To each his own, but I always liked a single pin and wouldn't shoot past 20 yards. That way, with all the adrenaline flowing, I couldn't mess up and use the wrong pin.


----------



## rut-ro (Oct 12, 2008)

What brand do you have? And do you like it?


----------



## T_rout (Jul 25, 2013)

I shoot a vertical setup. Multi pins in one line going straight up. Helps reduce the "cluster" look of the sight ring. Unless your bow actually shoots 350 fps with your hunting setup I don't see how a one pin sight could be beneficial. If the animal walks 6-8 yards closer your going to have to adjust your sight. Then by the time you readjust he'll be 6-8 yards closer if you didn't spook him off adjusting the first time. 


Sent from my iPhone using Tapatalk


----------



## texasangler07 (May 7, 2007)

I just put a HHA Optimizer Lite on my new Prodigy and I like it. You can slide it to the according yardage but with my setup I'm getting arrow to fly flat to 25 yards and only a few inches low at 30 yards.


----------



## rut-ro (Oct 12, 2008)

Right now I'm using 1 pin out to 19 yards. I guess I could just drop all the other pins low. Still new to all this bow hunting stuff


----------



## 41082 (Dec 19, 2008)

When you say single pin I take it as slider sight. I like the Axcel Accutouch.


----------



## wet dreams (May 21, 2004)

I use a single pin, if you can't use some Kentucky windage you might have a problem. I would sight my bow in a little high at 18-20 and still be very close at 30 and 30 is about as far as I will shoot one. The first deer I shot >AT< I used the wrong pin, it never happened again(I took them off), I've lost 3 deer one of which was at 35yrds eating acorns, it took 1/2 step from when I released to impact, I never did that again thus my 30 rd rule


----------



## cva34 (Dec 22, 2008)

For me its one pin and Kentuck windage...With multi pins and excited I just as well stay home..


----------



## Chunky (Oct 15, 2006)

I shoot traditional now and down use pins, but when I did I only used one pin. My youngest daughter uses one pin. I just removed the other pins from her sight.

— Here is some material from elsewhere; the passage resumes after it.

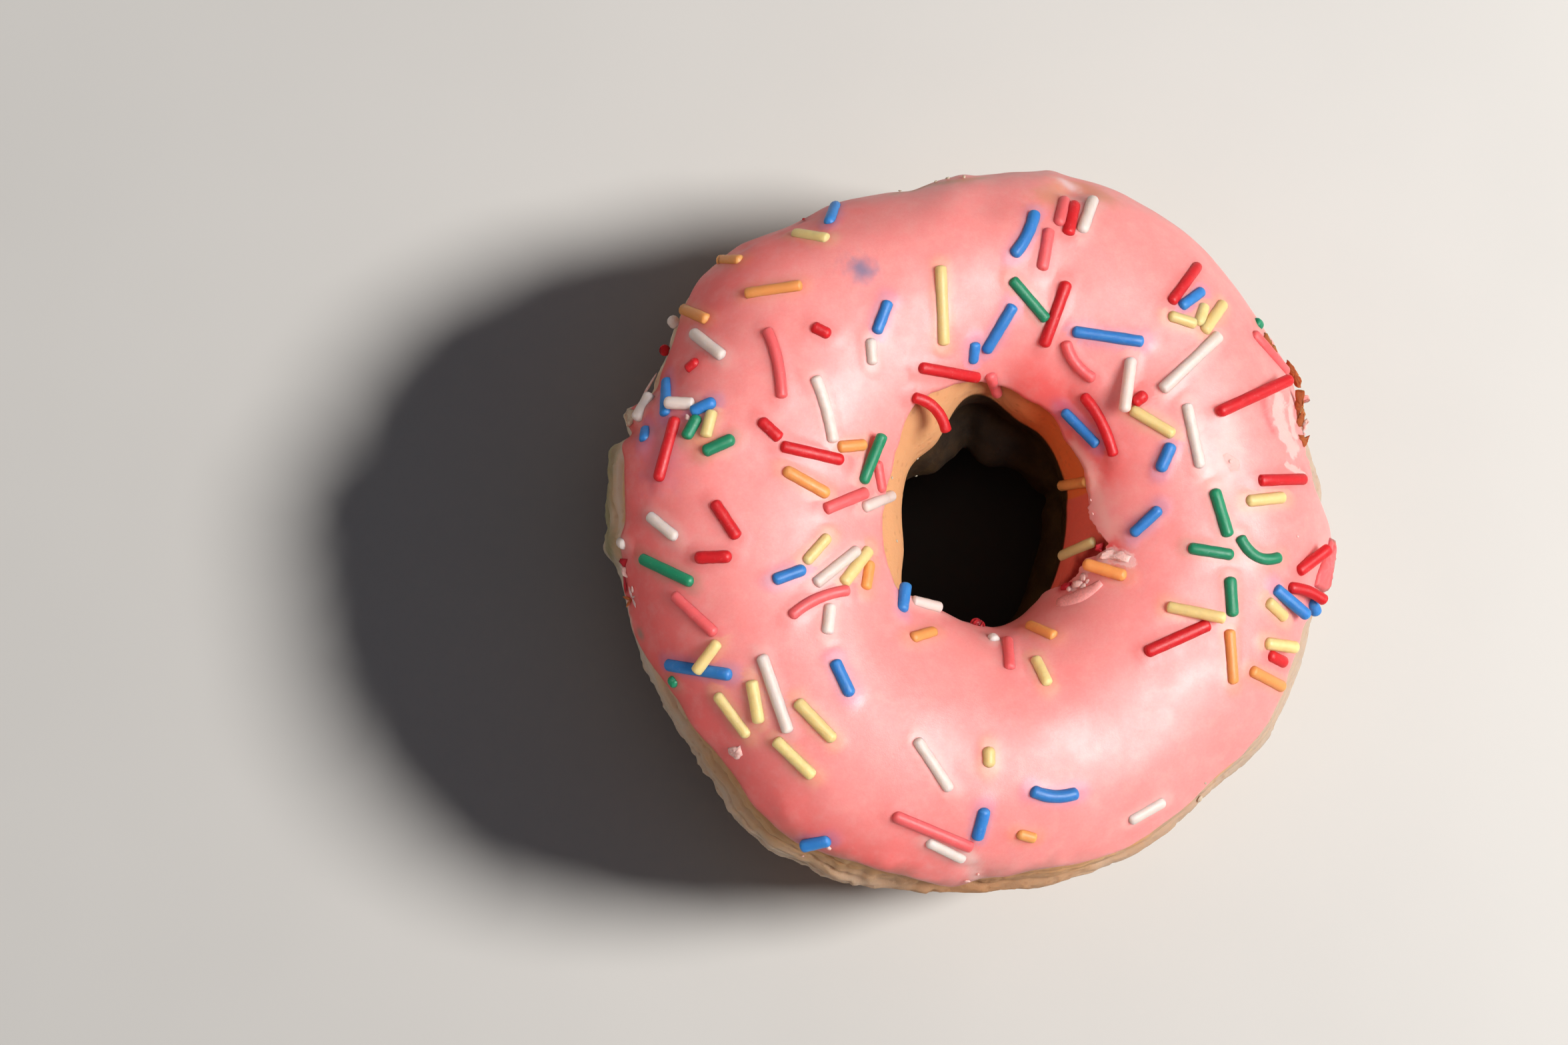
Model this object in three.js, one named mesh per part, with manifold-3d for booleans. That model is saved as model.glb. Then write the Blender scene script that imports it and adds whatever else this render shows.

My oldest uses three pins, and it seems to work for her...to each his own, but I like to keep things simple.

I don't have a sight to recommend, but I might think about just cutting off the ones you want to get rid of before you spend money.


----------



## squid013 (Jan 8, 2016)

For me I'm switching to an axcel accutouch carbon pro. I currently have a sword apex 6 pin. My hunting setup is shooting a real 325fps. I can generally set to 40 and be good to 45. I also hunt out of my climber from about 30 feet up

Sent from my SAMSUNG-SM-G900A using Tapatalk


----------



## flyscarecrow (Aug 7, 2007)

What Chunky said! Years ago when I shot wheelies I only used one pin set at 20 yds. Then I practiced and learned where my arrow was hitting at 10, 15, or 25 and everything in between. You will be surprised how fast you can learn this technique. My sight at the time may cost $10.00


----------



## huntindad (Jul 9, 2011)

flyscarecrow said:


> What Chunky said! Years ago when I shot wheelies I only used one pin set at 20 yds. Then I practiced and learned where my arrow was hitting at 10, 15, or 25 and everything in between. You will be surprised how fast you can learn this technique. My sight at the time may cost $10.00


This to a "T".

clear your sight of all pins cept one...sight it in at 20 yards. Practice at 10 yards to 30 and you'll get a feel of where to aim depending on where the deer is.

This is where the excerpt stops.